3. Abstain from racing.

It is my considered opinion that sailing is not a matter of acrobatics, or muscles, but rather a matter of tactics and feeling.  If everyone had equal bathtubs with equal sails on them, a race could be just as interesting (maybe not as exciting) in those tubs as in the fastest ‘racing machines’.

It may be well to remember that classes such as the Stars, Lightnings and Snipes have grown into the world’s largest racing classes, not because they are the fastest boats, but because their owners’ associations have zealously guarded the rules and regulations against tampering and changes that were not absolutely necessary.

Leo Maarse
2243 Eglinton Ave. E., Apt. 301,
Scarborough, Ontario”

The Annual General Meeting will be held at the Queen City YC on Sunday, August 31st, at which time a new Committee will be elected.  Please forward nominations to the Secretary.
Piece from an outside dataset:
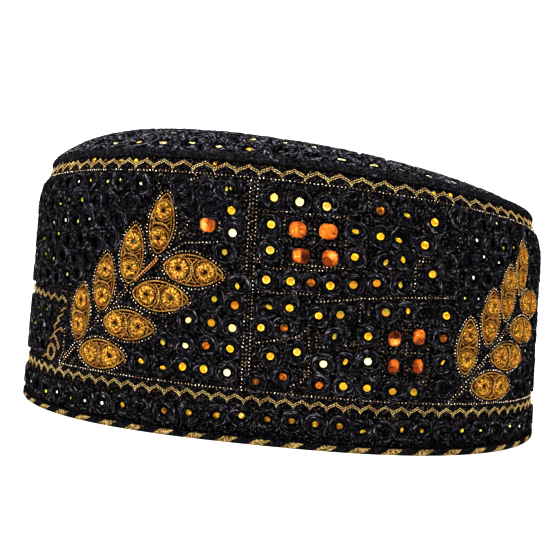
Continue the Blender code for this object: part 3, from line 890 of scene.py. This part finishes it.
def make_eyes(name, places, least, lift):
    """Foil glints, each a narrow sliver of its own size, deep in the eyes of dark rings."""
    tints = rng.choice((0.75, 0.88, 1.0), len(places))
    scales = rng.uniform(least, 0.5, (len(places), 2))
    make_sequins(name, places, dark_foil, lay_on_band, tints, scales, lift, 0.4 * MM)


cord_finish = black_cord("black_cord", 1.25)
whipping_finish = black_cord("black_whipping", 1.5, 1.6, 2.0)
crown_cord_finish = black_cord("crown_cord", 0.62, 20.0, 18.0, (0.58, 1.0, 0.74, 0.12))
gold_foil = foil("gold_foil", 0.22, (0.0, (0.006, 0.003, 0.002)), (0.27, (0.06, 0.022, 0.004)),
                 (0.36, (0.42, 0.085, 0.006)), (0.46, (0.24, 0.125, 0.007)), (0.55, (0.17, 0.165, 0.02)),
                 (0.66, (0.50, 0.27, 0.010)), (0.76, (0.74, 0.44, 0.016)), (0.88, (0.72, 0.55, 0.14)),
                 (1.0, (0.85, 0.74, 0.36)), heart=(0.42, 0.15, 0.004))
border_foil = foil("border_foil", 0.3, (0.2, (0.02, 0.008, 0.002)), (0.4, (0.14, 0.045, 0.004)),
                   (0.55, (0.24, 0.125, 0.008)), (0.7, (0.46, 0.27, 0.012)), (0.9, (0.70, 0.50, 0.07)),
                   (1.0, (0.85, 0.74, 0.36)), mottle=1.5)
dark_foil = foil("dark_foil", 0.15, (0.0, (0.002, 0.002, 0.003)), (0.6, (0.008, 0.008, 0.010)),
                 (0.75, (0.45, 0.40, 0.04)), (0.88, (0.40, 0.50, 0.14)), (1.0, (0.85, 0.88, 0.88)),
                 edge_glare=0.08)
panel, tones = charted_rings(PANEL_RINGS)
field = field_places()
field += rng.normal(0, 0.45 * MM, field.shape)
border, border_tones = border_rings()
make_rings("panel_rings", both_halves(panel), lay_on_band)
make_rings("field_rings_front", field, lay_on_band)
make_rings("field_rings_back", field + [HALF_GIRTH, 0], lay_on_band)
make_rings("border_rings", both_halves(border), lay_on_band, BORDER_SIZE)
make_whipping("panel_whipping", both_halves(panel))
make_whipping("field_whipping", both_halves(field), arcs=3)
make_whipping("border_whipping", both_halves(border), 3.65 * MM)
make_toned_sequins("panel_sequins", panel, tones, 1.0, gold_foil)
make_toned_sequins("border_sequins", border, border_tones, 0.8, border_foil)
eyes = both_halves(field)
eyes = eyes[rng.uniform(0, 1, len(eyes)) < 0.45]
make_sequins("field_sequins", both_halves(field), dark_foil, lay_on_band, 0.1, 1.15)
make_eyes("field_eyes", eyes, 0.2, 0.75 * MM)
make_eyes("border_glints", both_halves(border[border_tones == "e"]), 0.25, 0.8 * MM)

# Gimp zigzags: two strands of pale gold gimp laid side by side in even teeth and caught down
# below each turn, round the top and bottom of the field and across its plain part. Small foil
# bits lie in the upper one's notches, and a sprig in brown-gold thread at each panel's left.
GIMP_RADIUS, GIMP_APART = 0.095 * MM, 0.29 * MM
UPPER_ZIGZAG = {"low": 77.1 * MM, "high": 78.9 * MM, "teeth": 93, "start": 0.45}
LOWER_ZIGZAG = {"low": 12.9 * MM, "high": 14.55 * MM, "teeth": 122, "start": 0.2}
FIELD_TOOTH, FIELD_SWING = 4.9 * MM, 0.8 * MM
NOTCH_HEIGHT, FOILED_FROM, FOILED_TO = 78.7 * MM, -110 * MM, -12 * MM
FRONTS = both_halves([(0.0, 0.0)])
MOTIF_COIL = (-72.0, 18.8)
MOTIF_RUNS = (
    "-64.3 33.5, -66.0 33.3, -67.2 32.3",
    "-66.0 31.4, -67.6 30.9, -69.0 30.0, -68.6 28.9, -67.6 29.4, -69.6 28.2, -71.0 27.6, -70.2 26.6",
    "-65.5 26.0, -66.8 27.1, -68.4 26.3, -69.6 25.6, -70.7 25.2, -71.4 24.0, -73.2 22.9",
    "-72.0 23.6, -70.9 24.4, -69.4 23.6, -68.2 22.2, -67.4 20.3",
    "-74.5 17.8, -76.0 17.3, -77.6 16.6",
)


def zigzag_round(low, high, teeth, start):
    """A triangle wave with slightly bowed legs once round the girth, four points to a leg."""
    phase = np.arange(teeth * 8) / 8
    wave = np.abs((phase % 1.0) * 2 - 1)
    wave += 0.07 * np.sin(wave * 2 * math.pi)
    along = (phase + start) / teeth * GIRTH
    return np.stack([along, low + (high - low) * wave, np.full(len(phase), 0.35 * MM)], -1)


def tooth_middles(teeth, start, height):
    """The lower turn of every tooth, half way through its wave."""
    return np.column_stack([(np.arange(teeth) + 0.5 + start) / teeth * GIRTH, np.full(teeth, height)])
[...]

The North American Championships will be held at Toronto on August 30th, 31st and September 1st, 1963.  An entry fee of $7.00 per boat will be payable on registration.

The first race will be held at the Canadian National Exhibition Regatta as in former years, at approximately 1 p.m.  Out of town boats may launch at the Toronto Sailing and Canoe Club.  Two races will be held on Sunday, from the Queen City YC and one again on Monday.  A spare race may be sailed on Sunday or Monday depending on weather conditions.

A dance will be held at the QCYC on Saturday and a Buffet Supper (no extra charge) will be held on Sunday at 5 p.m., immediately before the Annual General Meeting.  You will be receiving an invitation to a cocktail party on Sunday evening from Croce & Lofthouse Sailcraft Ltd.

Registration will be at the QCYC on Saturday morning, but boats from outside Toronto are requested to advise the Secretary if they will attend.